Exercise instructions: Reproduce the entire listing word for word.

————————

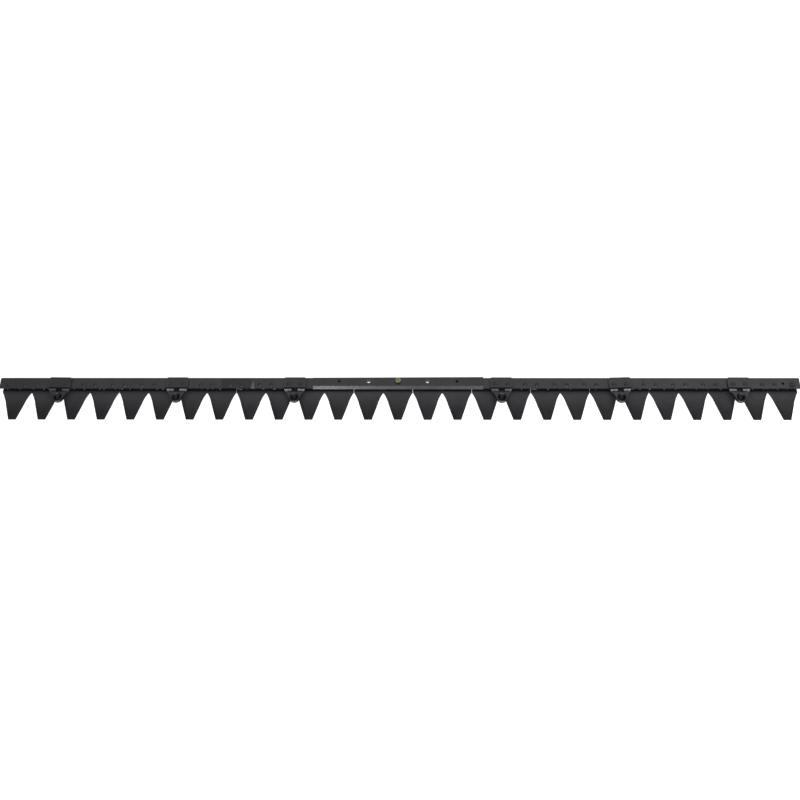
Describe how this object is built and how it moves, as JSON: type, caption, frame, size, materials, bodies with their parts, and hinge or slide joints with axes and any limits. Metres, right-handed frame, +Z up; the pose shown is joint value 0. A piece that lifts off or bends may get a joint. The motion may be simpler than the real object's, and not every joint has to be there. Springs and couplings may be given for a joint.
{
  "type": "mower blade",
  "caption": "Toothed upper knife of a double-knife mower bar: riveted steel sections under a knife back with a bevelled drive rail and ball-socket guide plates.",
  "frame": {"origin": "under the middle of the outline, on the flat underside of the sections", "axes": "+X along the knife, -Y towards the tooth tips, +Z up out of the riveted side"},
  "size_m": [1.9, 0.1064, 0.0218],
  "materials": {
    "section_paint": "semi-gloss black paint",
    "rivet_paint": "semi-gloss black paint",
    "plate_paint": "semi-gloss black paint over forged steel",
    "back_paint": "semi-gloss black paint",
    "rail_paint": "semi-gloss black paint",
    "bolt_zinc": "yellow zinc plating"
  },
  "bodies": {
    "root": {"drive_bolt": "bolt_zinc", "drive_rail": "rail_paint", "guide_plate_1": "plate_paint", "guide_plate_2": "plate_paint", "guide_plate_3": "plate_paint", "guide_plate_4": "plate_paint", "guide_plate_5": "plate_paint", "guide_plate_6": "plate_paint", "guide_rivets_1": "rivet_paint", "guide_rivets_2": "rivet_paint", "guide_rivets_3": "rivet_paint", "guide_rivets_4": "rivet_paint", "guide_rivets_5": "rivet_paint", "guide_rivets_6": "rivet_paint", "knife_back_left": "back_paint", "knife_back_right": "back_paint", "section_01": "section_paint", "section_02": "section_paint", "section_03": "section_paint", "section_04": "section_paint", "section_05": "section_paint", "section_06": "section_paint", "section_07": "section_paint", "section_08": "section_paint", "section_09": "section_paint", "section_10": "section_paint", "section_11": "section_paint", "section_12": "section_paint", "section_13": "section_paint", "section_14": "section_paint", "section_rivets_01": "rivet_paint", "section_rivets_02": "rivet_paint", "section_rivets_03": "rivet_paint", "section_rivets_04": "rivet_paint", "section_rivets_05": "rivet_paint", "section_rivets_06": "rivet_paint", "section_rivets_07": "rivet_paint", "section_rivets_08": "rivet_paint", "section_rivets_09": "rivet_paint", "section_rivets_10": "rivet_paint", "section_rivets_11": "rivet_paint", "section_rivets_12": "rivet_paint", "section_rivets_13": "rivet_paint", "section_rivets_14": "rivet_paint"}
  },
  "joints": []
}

————————

Answer to the exercise:
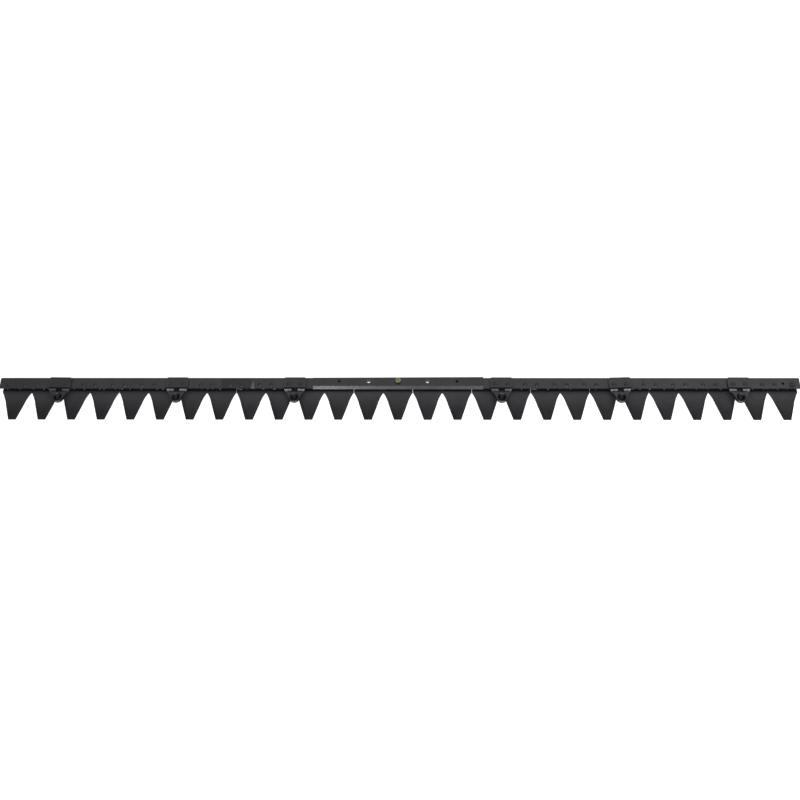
Describe how this object is built and how it moves, as JSON: type, caption, frame, size, materials, bodies with their parts, and hinge or slide joints with axes and any limits. Metres, right-handed frame, +Z up; the pose shown is joint value 0. A piece that lifts off or bends may get a joint. The motion may be simpler than the real object's, and not every joint has to be there. Springs and couplings may be given for a joint.
{
  "type": "mower blade",
  "caption": "Toothed upper knife of a double-knife mower bar: riveted steel sections under a knife back with a bevelled drive rail and ball-socket guide plates.",
  "frame": {"origin": "under the middle of the outline, on the flat underside of the sections", "axes": "+X along the knife, -Y towards the tooth tips, +Z up out of the riveted side"},
  "size_m": [1.9, 0.1064, 0.0218],
  "materials": {
    "section_paint": "semi-gloss black paint",
    "rivet_paint": "semi-gloss black paint",
    "plate_paint": "semi-gloss black paint over forged steel",
    "back_paint": "semi-gloss black paint",
    "rail_paint": "semi-gloss black paint",
    "bolt_zinc": "yellow zinc plating"
  },
  "bodies": {
    "root": {"drive_bolt": "bolt_zinc", "drive_rail": "rail_paint", "guide_plate_1": "plate_paint", "guide_plate_2": "plate_paint", "guide_plate_3": "plate_paint", "guide_plate_4": "plate_paint", "guide_plate_5": "plate_paint", "guide_plate_6": "plate_paint", "guide_rivets_1": "rivet_paint", "guide_rivets_2": "rivet_paint", "guide_rivets_3": "rivet_paint", "guide_rivets_4": "rivet_paint", "guide_rivets_5": "rivet_paint", "guide_rivets_6": "rivet_paint", "knife_back_left": "back_paint", "knife_back_right": "back_paint", "section_01": "section_paint", "section_02": "section_paint", "section_03": "section_paint", "section_04": "section_paint", "section_05": "section_paint", "section_06": "section_paint", "section_07": "section_paint", "section_08": "section_paint", "section_09": "section_paint", "section_10": "section_paint", "section_11": "section_paint", "section_12": "section_paint", "section_13": "section_paint", "section_14": "section_paint", "section_rivets_01": "rivet_paint", "section_rivets_02": "rivet_paint", "section_rivets_03": "rivet_paint", "section_rivets_04": "rivet_paint", "section_rivets_05": "rivet_paint", "section_rivets_06": "rivet_paint", "section_rivets_07": "rivet_paint", "section_rivets_08": "rivet_paint", "section_rivets_09": "rivet_paint", "section_rivets_10": "rivet_paint", "section_rivets_11": "rivet_paint", "section_rivets_12": "rivet_paint", "section_rivets_13": "rivet_paint", "section_rivets_14": "rivet_paint"}
  },
  "joints": []
}